*PROBLEM DETAILS*:
For the listing below, give the count of lines containing "from", and no other text.

*RECORDS FOR THIS EXERCISE*:
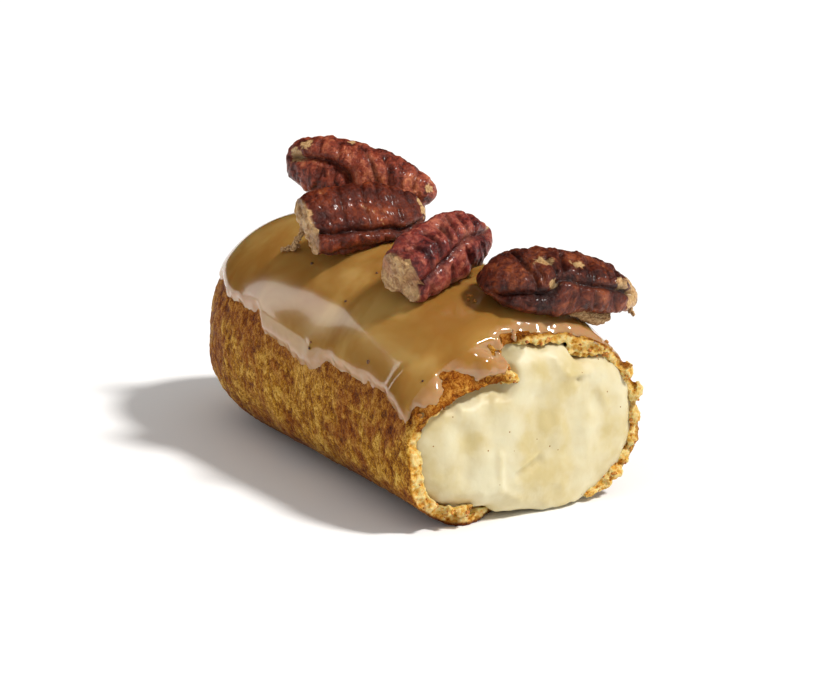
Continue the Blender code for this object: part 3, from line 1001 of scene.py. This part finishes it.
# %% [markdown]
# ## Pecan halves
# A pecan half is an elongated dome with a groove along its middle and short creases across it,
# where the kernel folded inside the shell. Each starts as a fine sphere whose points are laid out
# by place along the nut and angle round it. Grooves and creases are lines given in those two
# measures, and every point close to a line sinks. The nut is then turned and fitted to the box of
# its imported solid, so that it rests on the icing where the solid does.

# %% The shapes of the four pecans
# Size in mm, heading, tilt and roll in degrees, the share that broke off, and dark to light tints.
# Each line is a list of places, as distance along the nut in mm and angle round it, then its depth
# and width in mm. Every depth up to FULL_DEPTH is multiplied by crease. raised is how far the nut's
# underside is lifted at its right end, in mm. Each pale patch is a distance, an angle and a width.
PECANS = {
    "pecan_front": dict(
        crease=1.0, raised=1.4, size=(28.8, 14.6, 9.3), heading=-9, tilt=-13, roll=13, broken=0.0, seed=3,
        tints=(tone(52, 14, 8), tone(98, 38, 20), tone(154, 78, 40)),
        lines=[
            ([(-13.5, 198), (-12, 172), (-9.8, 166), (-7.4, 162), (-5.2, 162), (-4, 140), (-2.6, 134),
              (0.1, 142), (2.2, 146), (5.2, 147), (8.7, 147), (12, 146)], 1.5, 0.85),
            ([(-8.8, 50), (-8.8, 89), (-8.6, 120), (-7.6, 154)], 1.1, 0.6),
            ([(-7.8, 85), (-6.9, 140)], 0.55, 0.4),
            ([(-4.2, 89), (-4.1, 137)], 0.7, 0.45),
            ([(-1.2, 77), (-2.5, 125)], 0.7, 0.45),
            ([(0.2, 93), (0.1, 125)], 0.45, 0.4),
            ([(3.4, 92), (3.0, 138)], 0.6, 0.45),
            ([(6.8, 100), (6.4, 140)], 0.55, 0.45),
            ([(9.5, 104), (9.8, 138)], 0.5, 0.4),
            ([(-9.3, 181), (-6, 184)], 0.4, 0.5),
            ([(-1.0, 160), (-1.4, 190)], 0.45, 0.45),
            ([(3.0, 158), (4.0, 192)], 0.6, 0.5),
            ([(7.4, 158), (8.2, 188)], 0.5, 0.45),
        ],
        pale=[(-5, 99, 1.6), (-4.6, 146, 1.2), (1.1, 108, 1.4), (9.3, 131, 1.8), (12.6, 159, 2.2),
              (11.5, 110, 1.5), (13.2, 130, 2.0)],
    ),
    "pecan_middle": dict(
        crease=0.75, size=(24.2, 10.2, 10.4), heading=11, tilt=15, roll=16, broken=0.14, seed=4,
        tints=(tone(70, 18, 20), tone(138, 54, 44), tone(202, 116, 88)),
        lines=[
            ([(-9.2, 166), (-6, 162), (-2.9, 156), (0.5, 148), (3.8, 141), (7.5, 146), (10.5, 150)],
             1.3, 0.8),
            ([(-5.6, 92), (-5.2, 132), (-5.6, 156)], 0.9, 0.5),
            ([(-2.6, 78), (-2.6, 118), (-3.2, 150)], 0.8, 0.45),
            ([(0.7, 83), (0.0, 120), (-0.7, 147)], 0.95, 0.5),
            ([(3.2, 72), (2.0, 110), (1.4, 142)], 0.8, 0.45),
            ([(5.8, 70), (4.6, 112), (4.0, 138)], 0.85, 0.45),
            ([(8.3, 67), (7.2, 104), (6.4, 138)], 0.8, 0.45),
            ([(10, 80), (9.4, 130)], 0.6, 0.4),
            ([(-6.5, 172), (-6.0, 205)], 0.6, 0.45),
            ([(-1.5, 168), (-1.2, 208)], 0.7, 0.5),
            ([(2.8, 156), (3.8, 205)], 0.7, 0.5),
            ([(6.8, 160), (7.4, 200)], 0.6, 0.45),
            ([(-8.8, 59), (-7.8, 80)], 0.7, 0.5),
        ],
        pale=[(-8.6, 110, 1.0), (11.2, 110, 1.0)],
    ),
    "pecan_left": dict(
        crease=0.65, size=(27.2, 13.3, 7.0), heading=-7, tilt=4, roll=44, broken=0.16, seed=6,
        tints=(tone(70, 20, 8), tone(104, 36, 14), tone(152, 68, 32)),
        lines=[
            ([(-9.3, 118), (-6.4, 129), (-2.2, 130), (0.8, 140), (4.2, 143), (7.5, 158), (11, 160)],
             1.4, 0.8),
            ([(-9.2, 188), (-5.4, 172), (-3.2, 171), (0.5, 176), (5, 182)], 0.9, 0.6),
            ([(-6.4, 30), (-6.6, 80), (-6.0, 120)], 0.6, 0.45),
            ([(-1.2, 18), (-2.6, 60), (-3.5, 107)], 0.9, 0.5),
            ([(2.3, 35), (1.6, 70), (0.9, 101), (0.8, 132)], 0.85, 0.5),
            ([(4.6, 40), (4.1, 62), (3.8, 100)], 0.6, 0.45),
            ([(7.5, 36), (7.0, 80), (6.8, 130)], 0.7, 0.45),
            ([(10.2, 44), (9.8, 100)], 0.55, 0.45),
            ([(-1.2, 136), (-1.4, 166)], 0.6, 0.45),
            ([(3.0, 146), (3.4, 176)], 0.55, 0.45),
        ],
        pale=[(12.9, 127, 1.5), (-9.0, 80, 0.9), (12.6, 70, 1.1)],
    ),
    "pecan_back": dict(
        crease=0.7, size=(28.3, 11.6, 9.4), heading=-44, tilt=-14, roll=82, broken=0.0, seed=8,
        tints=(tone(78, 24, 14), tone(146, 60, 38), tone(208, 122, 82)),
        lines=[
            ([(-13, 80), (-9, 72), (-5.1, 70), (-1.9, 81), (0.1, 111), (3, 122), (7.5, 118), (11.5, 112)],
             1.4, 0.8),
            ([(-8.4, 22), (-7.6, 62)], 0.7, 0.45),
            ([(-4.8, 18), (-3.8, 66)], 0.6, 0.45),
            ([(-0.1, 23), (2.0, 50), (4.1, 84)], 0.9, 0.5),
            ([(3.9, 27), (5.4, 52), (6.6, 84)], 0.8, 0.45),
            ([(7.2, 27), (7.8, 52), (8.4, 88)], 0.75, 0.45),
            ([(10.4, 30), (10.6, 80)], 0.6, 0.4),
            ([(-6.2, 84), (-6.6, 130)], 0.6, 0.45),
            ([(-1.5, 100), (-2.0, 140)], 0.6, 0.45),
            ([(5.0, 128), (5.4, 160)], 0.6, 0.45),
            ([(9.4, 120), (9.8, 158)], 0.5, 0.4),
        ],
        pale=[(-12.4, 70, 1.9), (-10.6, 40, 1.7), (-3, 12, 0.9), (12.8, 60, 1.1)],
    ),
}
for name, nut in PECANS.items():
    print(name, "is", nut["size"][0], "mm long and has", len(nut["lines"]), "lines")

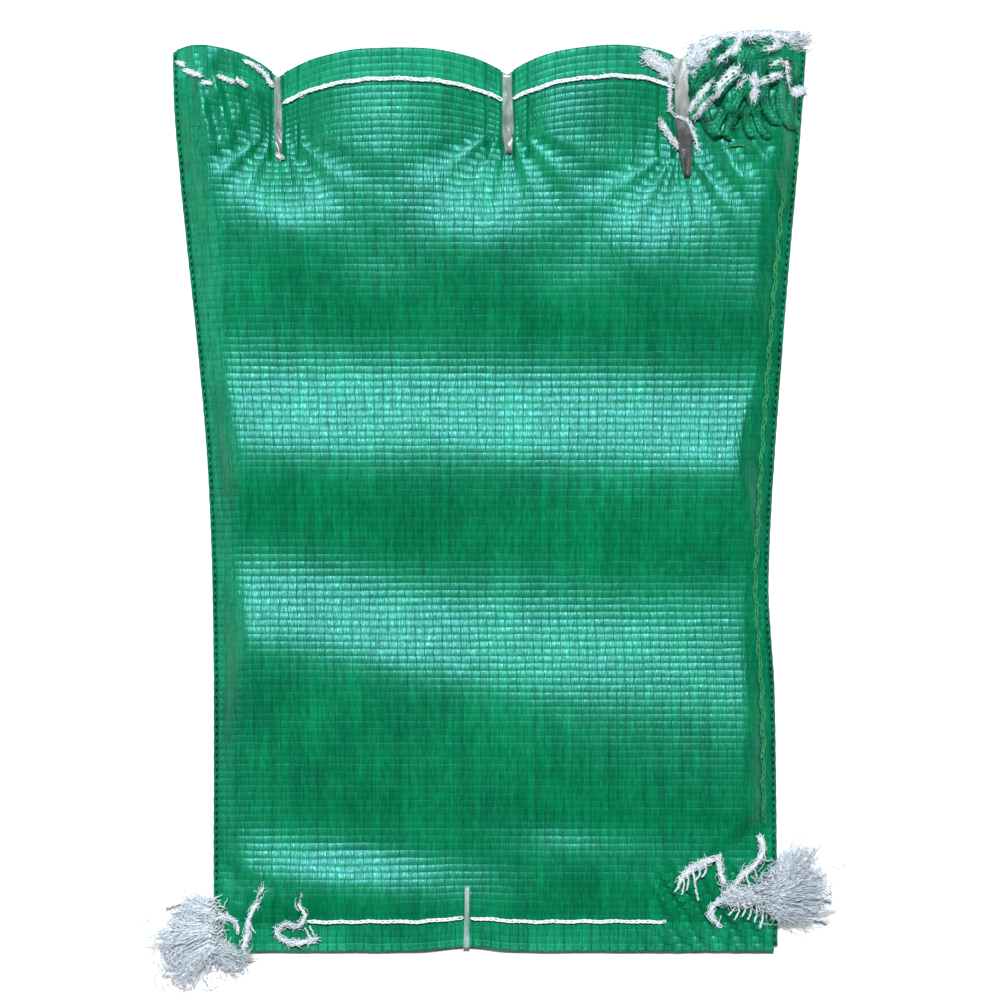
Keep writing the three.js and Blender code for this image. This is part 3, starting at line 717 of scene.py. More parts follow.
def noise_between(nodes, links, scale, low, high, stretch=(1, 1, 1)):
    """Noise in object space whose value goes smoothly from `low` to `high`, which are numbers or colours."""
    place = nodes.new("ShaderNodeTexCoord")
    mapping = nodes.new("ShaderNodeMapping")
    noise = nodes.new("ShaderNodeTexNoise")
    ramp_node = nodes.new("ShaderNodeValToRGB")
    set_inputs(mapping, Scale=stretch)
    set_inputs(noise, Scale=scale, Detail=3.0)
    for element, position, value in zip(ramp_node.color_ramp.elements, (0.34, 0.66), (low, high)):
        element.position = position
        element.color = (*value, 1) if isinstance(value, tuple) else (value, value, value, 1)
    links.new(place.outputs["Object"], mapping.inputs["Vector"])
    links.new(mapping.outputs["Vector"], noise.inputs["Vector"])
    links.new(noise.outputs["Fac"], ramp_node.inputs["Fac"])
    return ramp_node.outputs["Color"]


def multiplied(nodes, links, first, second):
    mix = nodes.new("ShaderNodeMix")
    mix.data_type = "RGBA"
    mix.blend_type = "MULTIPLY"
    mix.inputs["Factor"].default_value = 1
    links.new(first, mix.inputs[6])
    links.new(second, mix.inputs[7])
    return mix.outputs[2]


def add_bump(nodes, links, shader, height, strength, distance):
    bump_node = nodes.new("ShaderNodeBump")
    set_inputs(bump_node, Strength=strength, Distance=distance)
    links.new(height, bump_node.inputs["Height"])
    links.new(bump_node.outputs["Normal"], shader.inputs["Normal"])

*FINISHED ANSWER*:
2